_SUPPLIED DATA_
>>
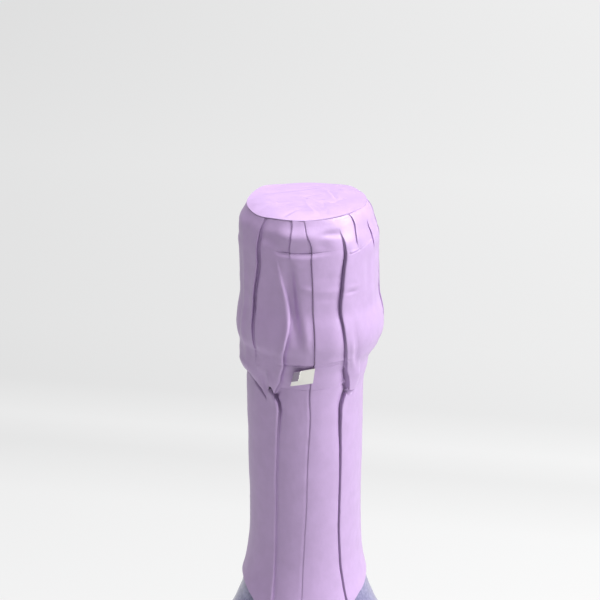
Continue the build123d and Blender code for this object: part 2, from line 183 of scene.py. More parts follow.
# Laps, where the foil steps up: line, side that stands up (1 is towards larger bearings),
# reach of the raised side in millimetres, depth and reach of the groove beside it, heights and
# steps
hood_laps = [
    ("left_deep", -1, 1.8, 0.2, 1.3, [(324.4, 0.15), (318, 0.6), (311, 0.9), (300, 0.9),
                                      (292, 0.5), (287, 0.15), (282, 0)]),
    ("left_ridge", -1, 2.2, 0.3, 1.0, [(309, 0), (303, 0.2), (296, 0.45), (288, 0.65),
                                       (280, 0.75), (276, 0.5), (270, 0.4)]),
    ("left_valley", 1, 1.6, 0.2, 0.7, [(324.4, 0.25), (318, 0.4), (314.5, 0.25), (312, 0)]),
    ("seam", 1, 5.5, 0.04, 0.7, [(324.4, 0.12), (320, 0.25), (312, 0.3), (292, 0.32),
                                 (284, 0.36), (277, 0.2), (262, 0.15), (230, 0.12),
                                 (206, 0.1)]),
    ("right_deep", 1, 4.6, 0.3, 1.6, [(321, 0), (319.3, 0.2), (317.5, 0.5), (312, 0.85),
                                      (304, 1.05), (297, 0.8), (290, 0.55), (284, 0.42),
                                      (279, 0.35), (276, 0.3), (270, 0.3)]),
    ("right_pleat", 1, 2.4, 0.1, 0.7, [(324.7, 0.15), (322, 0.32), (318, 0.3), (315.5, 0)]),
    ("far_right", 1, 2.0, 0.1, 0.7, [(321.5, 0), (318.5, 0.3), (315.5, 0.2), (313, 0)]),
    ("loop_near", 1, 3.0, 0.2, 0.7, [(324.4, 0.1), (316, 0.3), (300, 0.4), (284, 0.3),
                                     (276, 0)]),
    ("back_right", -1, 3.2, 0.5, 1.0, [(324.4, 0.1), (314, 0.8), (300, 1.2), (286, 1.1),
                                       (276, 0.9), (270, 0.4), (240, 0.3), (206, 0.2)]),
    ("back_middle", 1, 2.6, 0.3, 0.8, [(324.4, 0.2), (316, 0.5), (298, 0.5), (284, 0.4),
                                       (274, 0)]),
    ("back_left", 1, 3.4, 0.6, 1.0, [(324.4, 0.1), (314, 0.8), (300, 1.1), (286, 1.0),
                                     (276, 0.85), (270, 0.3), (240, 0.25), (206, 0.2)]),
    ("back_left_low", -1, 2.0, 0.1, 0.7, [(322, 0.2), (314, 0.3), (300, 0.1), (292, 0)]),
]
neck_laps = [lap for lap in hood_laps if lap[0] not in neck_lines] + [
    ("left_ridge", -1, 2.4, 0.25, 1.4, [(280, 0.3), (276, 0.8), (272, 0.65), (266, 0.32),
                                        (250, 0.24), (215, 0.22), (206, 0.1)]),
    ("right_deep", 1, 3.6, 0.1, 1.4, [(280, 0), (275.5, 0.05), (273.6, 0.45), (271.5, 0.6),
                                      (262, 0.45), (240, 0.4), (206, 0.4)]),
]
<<
_TASK_
Extract all lines as given.

_REPLY TO THE EXERCISE_
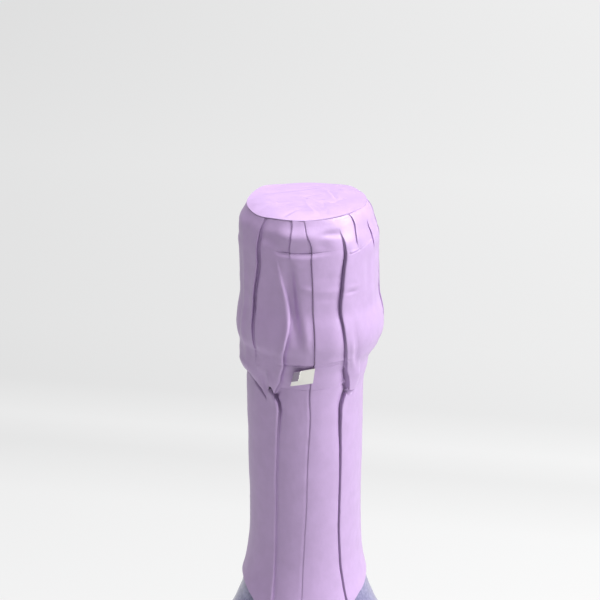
Continue the build123d and Blender code for this object: part 2, from line 183 of scene.py. More parts follow.
# Laps, where the foil steps up: line, side that stands up (1 is towards larger bearings),
# reach of the raised side in millimetres, depth and reach of the groove beside it, heights and
# steps
hood_laps = [
    ("left_deep", -1, 1.8, 0.2, 1.3, [(324.4, 0.15), (318, 0.6), (311, 0.9), (300, 0.9),
                                      (292, 0.5), (287, 0.15), (282, 0)]),
    ("left_ridge", -1, 2.2, 0.3, 1.0, [(309, 0), (303, 0.2), (296, 0.45), (288, 0.65),
                                       (280, 0.75), (276, 0.5), (270, 0.4)]),
    ("left_valley", 1, 1.6, 0.2, 0.7, [(324.4, 0.25), (318, 0.4), (314.5, 0.25), (312, 0)]),
    ("seam", 1, 5.5, 0.04, 0.7, [(324.4, 0.12), (320, 0.25), (312, 0.3), (292, 0.32),
                                 (284, 0.36), (277, 0.2), (262, 0.15), (230, 0.12),
                                 (206, 0.1)]),
    ("right_deep", 1, 4.6, 0.3, 1.6, [(321, 0), (319.3, 0.2), (317.5, 0.5), (312, 0.85),
                                      (304, 1.05), (297, 0.8), (290, 0.55), (284, 0.42),
                                      (279, 0.35), (276, 0.3), (270, 0.3)]),
    ("right_pleat", 1, 2.4, 0.1, 0.7, [(324.7, 0.15), (322, 0.32), (318, 0.3), (315.5, 0)]),
    ("far_right", 1, 2.0, 0.1, 0.7, [(321.5, 0), (318.5, 0.3), (315.5, 0.2), (313, 0)]),
    ("loop_near", 1, 3.0, 0.2, 0.7, [(324.4, 0.1), (316, 0.3), (300, 0.4), (284, 0.3),
                                     (276, 0)]),
    ("back_right", -1, 3.2, 0.5, 1.0, [(324.4, 0.1), (314, 0.8), (300, 1.2), (286, 1.1),
                                       (276, 0.9), (270, 0.4), (240, 0.3), (206, 0.2)]),
    ("back_middle", 1, 2.6, 0.3, 0.8, [(324.4, 0.2), (316, 0.5), (298, 0.5), (284, 0.4),
                                       (274, 0)]),
    ("back_left", 1, 3.4, 0.6, 1.0, [(324.4, 0.1), (314, 0.8), (300, 1.1), (286, 1.0),
                                     (276, 0.85), (270, 0.3), (240, 0.25), (206, 0.2)]),
    ("back_left_low", -1, 2.0, 0.1, 0.7, [(322, 0.2), (314, 0.3), (300, 0.1), (292, 0)]),
]
neck_laps = [lap for lap in hood_laps if lap[0] not in neck_lines] + [
    ("left_ridge", -1, 2.4, 0.25, 1.4, [(280, 0.3), (276, 0.8), (272, 0.65), (266, 0.32),
                                        (250, 0.24), (215, 0.22), (206, 0.1)]),
    ("right_deep", 1, 3.6, 0.1, 1.4, [(280, 0), (275.5, 0.05), (273.6, 0.45), (271.5, 0.6),
                                      (262, 0.45), (240, 0.4), (206, 0.4)]),
]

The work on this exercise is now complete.